Vikram Sarabhai | Beginning of Indian Space Programme
Welcome to Vikram Sarabhai Centenary Celebrations Series, learn about the Beginning of Indian Space Programme by Dr Sarabhai from a fishing hamlet in Thumba.
Welcome to the Vikram Sarabhai Centenary Celebrations Series, learn about the Beginning of the Indian Space Programme.
It is not known when Vikram Sarabhai thought of a Space Programme for India. Though in 1962, at the COSPAR (Committee for Space Research) meeting in Washington, Professor Jacques Blamont remembers meeting Vikram Sarabhai. Sarabhai convinced Prof Blamont on the aspects of Education through Satellite for a developing country like India. And thus a friendship was started which helped India to launch its first rocket. At the same time, Vikram Sarabhai talked to the authorities in India and INCOSPAR was constituted in the Department of Atomic Energy (DAE) in February 1962.
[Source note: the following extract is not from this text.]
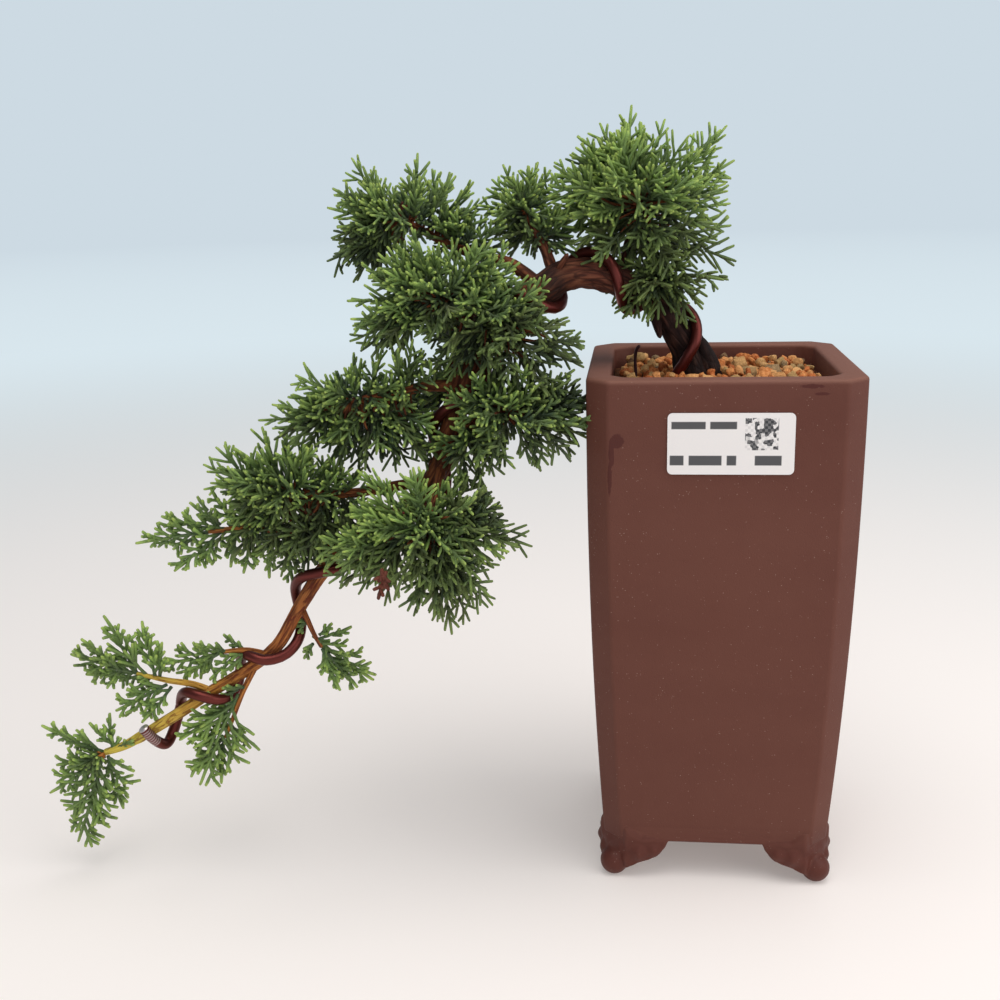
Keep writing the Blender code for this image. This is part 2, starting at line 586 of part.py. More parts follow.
def wire_stations():
    """The trunk wire: a right-handed winding held off the bark, with a hooked end."""
    drawn = drawn_stations(TRUNK, 2 * MM)
    line = smooth_stations(TRUNK, 2 * MM)
    lengths = [0.0]                 # along the trunk as drawn, so that turns keep their branches
    for (a, _), (b, _) in zip(drawn, drawn[1:]):
        lengths.append(lengths[-1] + (b - a).length * MM)
    soil_at = next(s for s, (point, _) in zip(lengths, drawn) if point.z > 0)
    crossings = [soil_at + value * MM for value in WIRE_CROSSINGS]

    def turns(s):
        """Turns made at a distance along the trunk; a whole number is at the front."""
        for i in range(len(crossings) - 1):
            if s <= crossings[i + 1] or i == len(crossings) - 2:
                return i + (s - crossings[i]) / (crossings[i + 1] - crossings[i])

    def at(s):
        for i in range(len(line) - 1):
            if lengths[i + 1] >= s:
                break
        t = (s - lengths[i]) / (lengths[i + 1] - lengths[i])
        point = line[i][0].lerp(line[i + 1][0], t)
        low, high = max(i - 2, 0), min(i + 3, len(line) - 1)
        along = (line[high][0] - line[low][0]).normalized()
        return point, along, line[i][1] + (line[i + 1][1] - line[i][1]) * t

    stations = []
    start, end = soil_at - 2 * MM, crossings[-1]
    s = start
    while s < end:
        point, along, radius = at(s)
        front = Vector((0, -1, 0))
        front = (front - along * front.dot(along)).normalized()
        arm = Matrix.Rotation(2 * math.pi * turns(s), 3, along) @ front
        reach = radius + WIRE_THICKNESS / 2 + WIRE_STAND_OFF + WIRE_SLACK * s / end
        stations.append((point + arm * reach, WIRE_THICKNESS / 2))
        s += (crossings[-1] - crossings[0]) / (len(crossings) - 1) / WIRE_STEPS_PER_TURN
    foot = stations[0][0]
    anchor = [(foot - Vector((0, 0, depth)), WIRE_THICKNESS / 2) for depth in (WIRE_ANCHOR, WIRE_ANCHOR / 2)]
    return anchor + stations


def build_wire():
    stations = wire_stations()
    add_part("trunk_wire", tube_mesh("trunk_wire", stations, 2), maroon_wire)
    return add_cutter("wire_clearance", tube_mesh("wire_clearance", swollen(stations, FOLIAGE_CLEARANCE), 2))


def build_tie_wire():
    """The cut end of the wire that ties the root ball down, bent over at its tip."""
    foot = place(-36, -6, 0)
    top = foot + Vector((-1.5 * MM, 0, TIE_WIRE_HEIGHT))
    points = [foot - Vector((0, 0, 30 * MM)), foot - Vector((0, 0, 12 * MM)), foot, foot.lerp(top, 0.5), top]
    points.append(top + Vector((2.0 * MM, -0.5 * MM, 1.5 * MM)))
    stations = [(point, TIE_WIRE / 2) for point in points]
    add_part("tie_wire", tube_mesh("tie_wire", stations, 1), dark_wire)
    return add_cutter("tie_clearance", tube_mesh("tie_clearance", swollen(stations, ROOT_CLEARANCE), 1))


def lump(name, centre, half_sizes, seed, lobes, level, smooth_angle=60):
    """A rounded lump with uneven lobes."""
    bm = bmesh.new()
    bmesh.ops.create_icosphere(bm, subdivisions=level, radius=1.0)
    shift = Vector((seed * 7.3, seed * 3.1, seed * 5.7))
    for vert in bm.verts:
        swell = 1 + lobes * noise.noise(vert.co * 1.7 + shift)
        vert.co = Vector([centre[i] + vert.co[i] * swell * half_sizes[i] for i in range(3)])
    return mesh_from(bm, name, smooth_angle)


def build_foliage():
    for seed, (name, (middle, half_sizes)) in enumerate(PADS.items()):
        sizes = [size * MM * FOLIAGE_FULLNESS for size in half_sizes]
        level = 3 if max(half_sizes) > SMALL_PAD else 2
        pad = add_part(name, lump(name, place(*middle), sizes, seed, PAD_LOBES, level), leaf)
        boolean(pad, wood_clearance, "DIFFERENCE")
        boolean(pad, wire_clearance, "DIFFERENCE")


def build_granules():
    """Loose grains on the soil, clear of the stems, the wires and the wall."""
    chooser = random.Random(11)
    trunk_foot = place(-9, 3, 0)
    tie_foot = place(-36, -6, 0)
    room = POT_WIDTH / 2 - POT_WALL - GRANULE_SIZE
    spots = []
    while len(spots) < GRANULES:
        spot = Vector((chooser.uniform(-room, room), chooser.uniform(-room, room), 0))
        if (spot - trunk_foot).xy.length < TRUNK_ROOM * WOOD_THICKNESS + WIRE_THICKNESS + GRANULE_SIZE / 2:
            continue
        if (spot - tie_foot).xy.length < TIE_WIRE + GRANULE_SIZE:
            continue
        if any((spot - other).xy.length < 1.5 * GRANULE_SIZE for other in spots):
            continue
        spots.append(spot)
    for index, spot in enumerate(spots):
        half = GRANULE_SIZE / 2 * chooser.uniform(0.85, 1.15)
        tall = half * 0.75
        sizes = (half, half * 0.85, tall)
        centre = (spot.x, spot.y, soil_height(spot.x, spot.y) + tall * 1.15 + 0.5 * MM)
        add_part("granule_%02d" % (index + 1), lump("granule", centre, sizes, index, 0.2, 2), grain)


def rest_on_origin():
    """Moves the root so that the whole object's box stands centred on the origin."""
    bpy.context.view_layer.update()
    graph = bpy.context.evaluated_depsgraph_get()
    low = Vector((math.inf,) * 3)
    high = Vector((-math.inf,) * 3)
    for obj in parts.objects:
        if obj.type != "MESH":
            continue
        shape = obj.evaluated_get(graph)
        for corner in shape.bound_box:
            world = obj.matrix_world @ Vector(corner)
            low = Vector(map(min, low, world))
            high = Vector(map(max, high, world))
    root.location = (-(low.x + high.x) / 2, -(low.y + high.y) / 2, -low.z)


build_pot()
build_label()
build_drainage_mesh()
build_clip()
build_drainage_layer()
wood = grow_wood("trunk", 0.0)
wood_clearance = grow_wood("wood_clearance", ROOT_CLEARANCE)
wire_clearance = build_wire()
boolean(wood, wire_clearance, "DIFFERENCE")     # bark gives way where a turn would press into it
tie_clearance = build_tie_wire()
build_soil()
build_granules()
build_foliage()
rest_on_origin()
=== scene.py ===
import math
from random import Random

import bmesh
import bpy
import numpy as np
from mathutils import Matrix, Vector, noise


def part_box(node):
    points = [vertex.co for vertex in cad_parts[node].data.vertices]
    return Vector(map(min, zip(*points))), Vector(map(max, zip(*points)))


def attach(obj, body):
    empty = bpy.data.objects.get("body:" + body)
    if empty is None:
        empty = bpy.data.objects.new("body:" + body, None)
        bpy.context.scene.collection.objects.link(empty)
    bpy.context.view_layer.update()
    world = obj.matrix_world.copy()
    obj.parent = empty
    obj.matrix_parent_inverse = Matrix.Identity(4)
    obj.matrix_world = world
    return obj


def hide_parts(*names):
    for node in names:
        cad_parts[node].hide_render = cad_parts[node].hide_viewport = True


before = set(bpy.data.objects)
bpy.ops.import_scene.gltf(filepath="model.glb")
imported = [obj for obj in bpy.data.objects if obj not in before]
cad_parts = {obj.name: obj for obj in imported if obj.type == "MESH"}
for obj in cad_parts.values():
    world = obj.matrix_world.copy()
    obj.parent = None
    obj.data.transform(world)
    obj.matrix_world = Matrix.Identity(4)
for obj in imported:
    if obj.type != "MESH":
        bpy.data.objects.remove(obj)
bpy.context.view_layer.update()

mm = 0.001
potLow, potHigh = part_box("pot")
potMiddle = Vector(((potLow.x + potHigh.x) / 2, (potLow.y + potHigh.y) / 2, 0))
rimTop = potHigh.z
soilTop = rimTop - 10 * mm
scene = bpy.context.scene


def drawn(x, y, z):
    # a point drawn in millimetres from the pot's middle at soil level
    return Vector((potMiddle.x + x * mm, potMiddle.y + y * mm, soilTop + z * mm))


def tone(red, green, blue):
    # a paint colour from screen values of 0 to 255
    mixed = []
    for value in (red, green, blue):
        share = value / 255
        mixed.append(share / 12.92 if share <= 0.04045 else ((share + 0.055) / 1.055) ** 2.4)
    return (*mixed, 1.0)


# Materials

class Signal:
    # a shader socket that can be used in sums

    def __init__(self, tree, socket):
        self.tree = tree
        self.socket = socket

    def combine(self, operation, *values):
        node = self.tree.nodes.new("ShaderNodeMath")
        node.operation = operation
        for index, value in enumerate(values):
            feed(self.tree, node.inputs[index], value)
        return Signal(self.tree, node.outputs[0])

    def __add__(self, other):
        return self.combine("ADD", self, other)

    def __radd__(self, other):
        return self.combine("ADD", other, self)

    def __sub__(self, other):
        return self.combine("SUBTRACT", self, other)

    def __rsub__(self, other):
        return self.combine("SUBTRACT", other, self)

    def __mul__(self, other):
        return self.combine("MULTIPLY", self, other)

    def __rmul__(self, other):
        return self.combine("MULTIPLY", other, self)

    def __truediv__(self, other):
        return self.combine("DIVIDE", self, other)

    def clamp(self):
        low = self.combine("MAXIMUM", self, 0.0)
        return self.combine("MINIMUM", low, 1.0)

    def above(self, edge, soft):
        # 0 below an edge, 1 above it, over a soft width
        return ((self - (edge - soft / 2)) / soft).clamp()

    def below(self, edge, soft):
        return 1 - self.above(edge, soft)


def feed(tree, socket, value):
    if isinstance(value, Signal):
        tree.links.new(value.socket, socket)
    else:
        socket.default_value = value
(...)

As Mc Cracken described: "In 1961 he (Dr. Sarabhai) began speaking of the Indian view of space research; a view that was clearly different from that of the developed countries which were active in space at that time. He spoke of using satellites to provide television for the half million villages of India; TV in which there would be a single video channel, and 14 different sound channels to bridge the linguistic gaps that divide the Indian nation. He spoke of agricultural; family planning and health education being given to the non-urban population by satellites. He argued that it would be faster to use a satellite to provide a high quality, nationwide telephone system than to use a conventional ground-based microwave system. That is, he spoke of a careful tailoring of Space Science to the national goals of his country. He spoke of space scientists applying their intellectual capabilities to practical problems, and set the example by doing so himself." Thus, Vikram Sarabhai started the Indian Space Programme for national development.
India later proposed to the UN that if the USA and the USSR could come together, we can combine with other nations like France and the UK and create an international facility for all countries to cooperate and participate in International Indian Ocean Expedition (IIOE) and IQSY (International Quiet Sun Years). Then Thumba Equatorial Rocket Launching Station (TERLS) was established in 1963. On 21st November 1963, the Indian Space Programme took its first flight. The first sounding rocket was launched from Indian soil.